**WRITTEN REQUEST**
Of the lines listed below, return exactly those that run from the line containing "the machine leave." through the line containing "if empty is", both included.

**SUPPLIED MATERIAL**
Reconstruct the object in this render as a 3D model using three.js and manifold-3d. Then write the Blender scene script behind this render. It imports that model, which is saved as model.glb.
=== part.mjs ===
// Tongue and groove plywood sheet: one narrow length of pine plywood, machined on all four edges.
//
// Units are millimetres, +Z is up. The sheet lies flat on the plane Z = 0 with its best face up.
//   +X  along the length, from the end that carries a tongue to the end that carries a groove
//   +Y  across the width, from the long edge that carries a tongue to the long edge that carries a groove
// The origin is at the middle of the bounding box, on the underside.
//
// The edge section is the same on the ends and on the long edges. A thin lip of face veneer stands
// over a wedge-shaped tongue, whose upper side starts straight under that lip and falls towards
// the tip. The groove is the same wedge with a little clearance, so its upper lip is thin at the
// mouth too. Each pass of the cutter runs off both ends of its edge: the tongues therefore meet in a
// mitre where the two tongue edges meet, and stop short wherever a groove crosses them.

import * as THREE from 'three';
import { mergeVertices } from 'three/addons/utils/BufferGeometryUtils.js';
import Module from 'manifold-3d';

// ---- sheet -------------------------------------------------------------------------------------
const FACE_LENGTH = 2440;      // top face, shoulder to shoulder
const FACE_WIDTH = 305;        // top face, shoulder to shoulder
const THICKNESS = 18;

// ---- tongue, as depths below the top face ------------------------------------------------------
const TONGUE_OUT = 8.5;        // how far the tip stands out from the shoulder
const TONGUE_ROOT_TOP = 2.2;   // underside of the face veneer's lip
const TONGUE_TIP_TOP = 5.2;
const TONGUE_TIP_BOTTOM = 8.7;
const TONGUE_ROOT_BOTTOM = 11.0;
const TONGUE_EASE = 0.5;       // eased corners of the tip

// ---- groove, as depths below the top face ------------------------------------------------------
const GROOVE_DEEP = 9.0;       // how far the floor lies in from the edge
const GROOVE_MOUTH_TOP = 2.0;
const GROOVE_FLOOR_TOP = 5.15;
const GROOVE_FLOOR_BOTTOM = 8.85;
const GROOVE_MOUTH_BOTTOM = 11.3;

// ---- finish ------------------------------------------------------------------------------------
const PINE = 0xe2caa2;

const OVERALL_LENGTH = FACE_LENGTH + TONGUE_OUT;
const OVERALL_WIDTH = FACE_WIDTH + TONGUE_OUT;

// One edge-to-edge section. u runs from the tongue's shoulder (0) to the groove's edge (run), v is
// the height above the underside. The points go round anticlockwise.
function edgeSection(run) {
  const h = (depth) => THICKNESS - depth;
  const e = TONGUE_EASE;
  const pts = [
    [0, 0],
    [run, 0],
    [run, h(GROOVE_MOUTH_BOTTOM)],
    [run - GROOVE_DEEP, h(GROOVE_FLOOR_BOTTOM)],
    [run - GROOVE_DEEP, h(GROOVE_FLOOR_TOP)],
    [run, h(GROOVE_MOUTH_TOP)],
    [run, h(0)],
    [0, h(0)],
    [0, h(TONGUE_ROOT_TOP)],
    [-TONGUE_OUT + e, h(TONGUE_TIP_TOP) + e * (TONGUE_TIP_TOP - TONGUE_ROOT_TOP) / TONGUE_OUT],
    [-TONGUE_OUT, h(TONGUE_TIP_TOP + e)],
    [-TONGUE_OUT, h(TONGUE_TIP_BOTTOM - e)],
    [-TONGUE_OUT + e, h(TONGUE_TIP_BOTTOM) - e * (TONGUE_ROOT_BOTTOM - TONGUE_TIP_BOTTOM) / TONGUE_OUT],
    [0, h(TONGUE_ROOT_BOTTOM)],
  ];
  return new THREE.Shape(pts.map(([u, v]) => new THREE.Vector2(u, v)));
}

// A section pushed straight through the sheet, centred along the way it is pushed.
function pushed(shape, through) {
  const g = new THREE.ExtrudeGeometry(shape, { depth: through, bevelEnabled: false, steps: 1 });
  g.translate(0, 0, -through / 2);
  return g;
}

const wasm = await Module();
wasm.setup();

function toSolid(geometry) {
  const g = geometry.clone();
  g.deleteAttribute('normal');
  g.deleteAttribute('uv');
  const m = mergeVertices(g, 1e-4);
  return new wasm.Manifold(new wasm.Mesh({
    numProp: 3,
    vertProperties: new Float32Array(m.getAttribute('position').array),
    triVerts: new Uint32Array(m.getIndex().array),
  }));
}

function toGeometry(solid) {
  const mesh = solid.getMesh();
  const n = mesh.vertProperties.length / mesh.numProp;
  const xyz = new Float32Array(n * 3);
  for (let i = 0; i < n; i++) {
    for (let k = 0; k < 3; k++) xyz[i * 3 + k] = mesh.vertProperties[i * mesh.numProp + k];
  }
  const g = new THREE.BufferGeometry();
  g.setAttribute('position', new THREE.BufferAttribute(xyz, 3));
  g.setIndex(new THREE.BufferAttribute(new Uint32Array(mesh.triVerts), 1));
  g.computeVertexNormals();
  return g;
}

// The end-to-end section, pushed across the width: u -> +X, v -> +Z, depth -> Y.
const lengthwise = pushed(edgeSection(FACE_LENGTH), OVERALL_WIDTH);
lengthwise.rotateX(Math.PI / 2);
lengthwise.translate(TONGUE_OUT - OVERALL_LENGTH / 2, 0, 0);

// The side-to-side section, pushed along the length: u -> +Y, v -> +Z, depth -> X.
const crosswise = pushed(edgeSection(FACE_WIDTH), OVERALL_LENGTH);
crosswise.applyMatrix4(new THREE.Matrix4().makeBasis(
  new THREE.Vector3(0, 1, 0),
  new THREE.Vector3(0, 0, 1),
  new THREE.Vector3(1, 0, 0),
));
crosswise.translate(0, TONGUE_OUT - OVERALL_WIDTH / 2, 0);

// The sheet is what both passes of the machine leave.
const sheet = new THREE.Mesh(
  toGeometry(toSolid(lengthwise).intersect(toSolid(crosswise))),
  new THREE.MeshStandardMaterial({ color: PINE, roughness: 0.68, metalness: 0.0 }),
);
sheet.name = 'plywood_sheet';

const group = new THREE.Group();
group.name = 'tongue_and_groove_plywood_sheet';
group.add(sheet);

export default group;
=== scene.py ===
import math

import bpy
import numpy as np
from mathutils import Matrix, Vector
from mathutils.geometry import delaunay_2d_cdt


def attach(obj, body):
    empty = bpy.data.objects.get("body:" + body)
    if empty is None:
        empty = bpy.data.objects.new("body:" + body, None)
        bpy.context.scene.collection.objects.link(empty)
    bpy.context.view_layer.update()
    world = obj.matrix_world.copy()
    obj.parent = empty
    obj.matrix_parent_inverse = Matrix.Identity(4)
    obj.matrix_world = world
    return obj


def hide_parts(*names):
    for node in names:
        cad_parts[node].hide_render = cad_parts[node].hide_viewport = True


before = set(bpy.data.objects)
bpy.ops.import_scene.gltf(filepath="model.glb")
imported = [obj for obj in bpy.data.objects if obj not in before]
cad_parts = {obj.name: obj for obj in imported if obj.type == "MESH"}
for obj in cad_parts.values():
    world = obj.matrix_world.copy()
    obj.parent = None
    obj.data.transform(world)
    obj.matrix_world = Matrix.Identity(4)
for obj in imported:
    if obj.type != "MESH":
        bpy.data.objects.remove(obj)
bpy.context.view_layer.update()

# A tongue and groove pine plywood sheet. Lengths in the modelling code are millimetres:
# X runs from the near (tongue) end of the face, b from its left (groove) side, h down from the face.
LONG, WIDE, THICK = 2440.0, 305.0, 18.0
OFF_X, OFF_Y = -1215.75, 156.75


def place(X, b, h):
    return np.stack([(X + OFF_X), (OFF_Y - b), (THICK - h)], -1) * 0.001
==
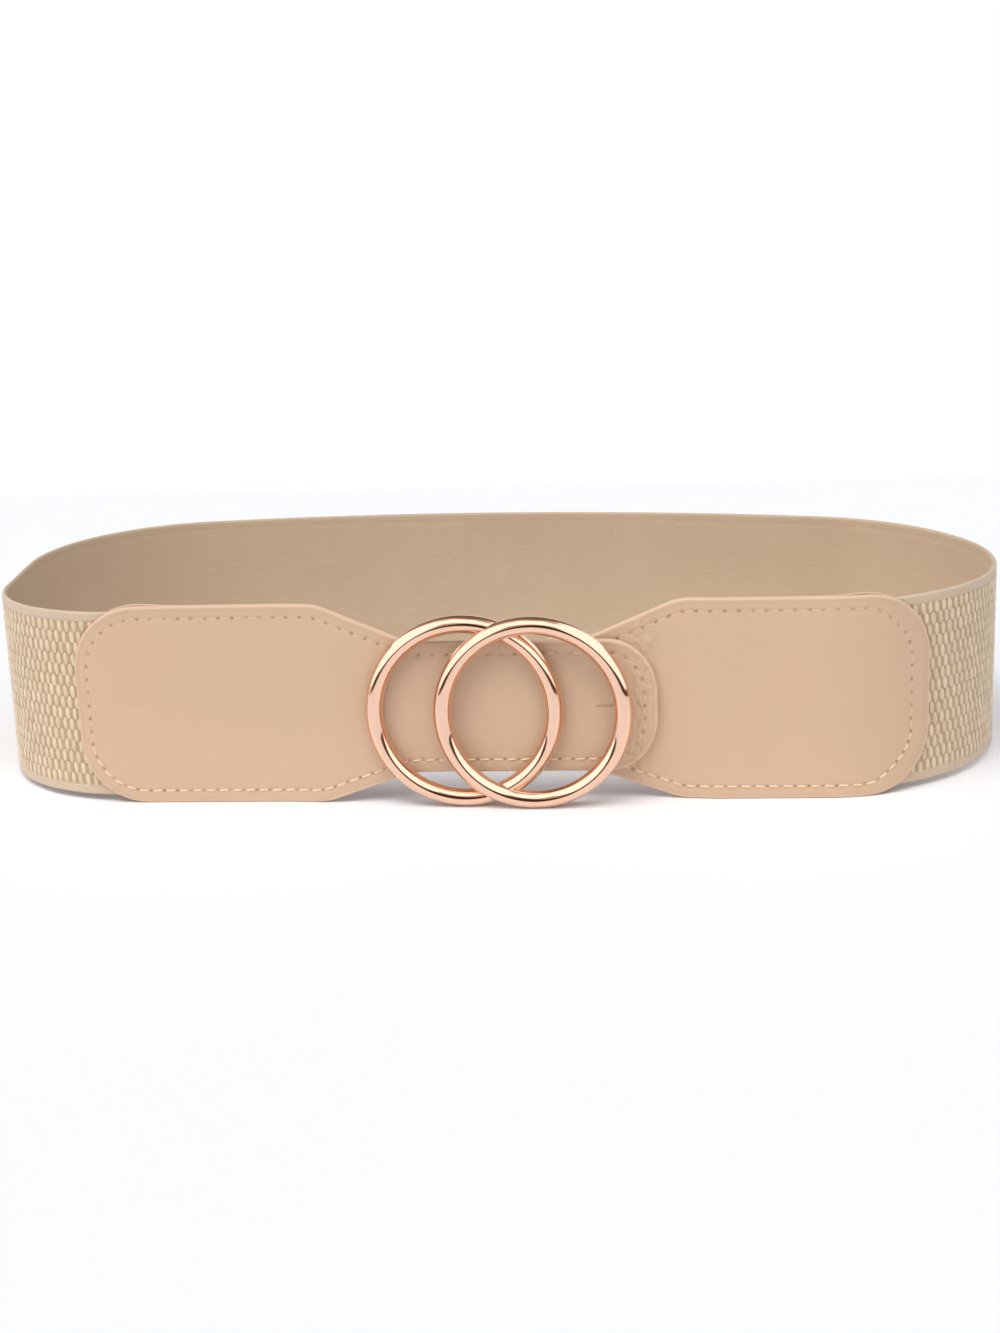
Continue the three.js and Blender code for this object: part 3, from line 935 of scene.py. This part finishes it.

**THE SOLUTION**
// The sheet is what both passes of the machine leave.
const sheet = new THREE.Mesh(
  toGeometry(toSolid(lengthwise).intersect(toSolid(crosswise))),
  new THREE.MeshStandardMaterial({ color: PINE, roughness: 0.68, metalness: 0.0 }),
);
sheet.name = 'plywood_sheet';

const group = new THREE.Group();
group.name = 'tongue_and_groove_plywood_sheet';
group.add(sheet);

export default group;
=== scene.py ===
import math

import bpy
import numpy as np
from mathutils import Matrix, Vector
from mathutils.geometry import delaunay_2d_cdt


def attach(obj, body):
    empty = bpy.data.objects.get("body:" + body)
    if empty is None:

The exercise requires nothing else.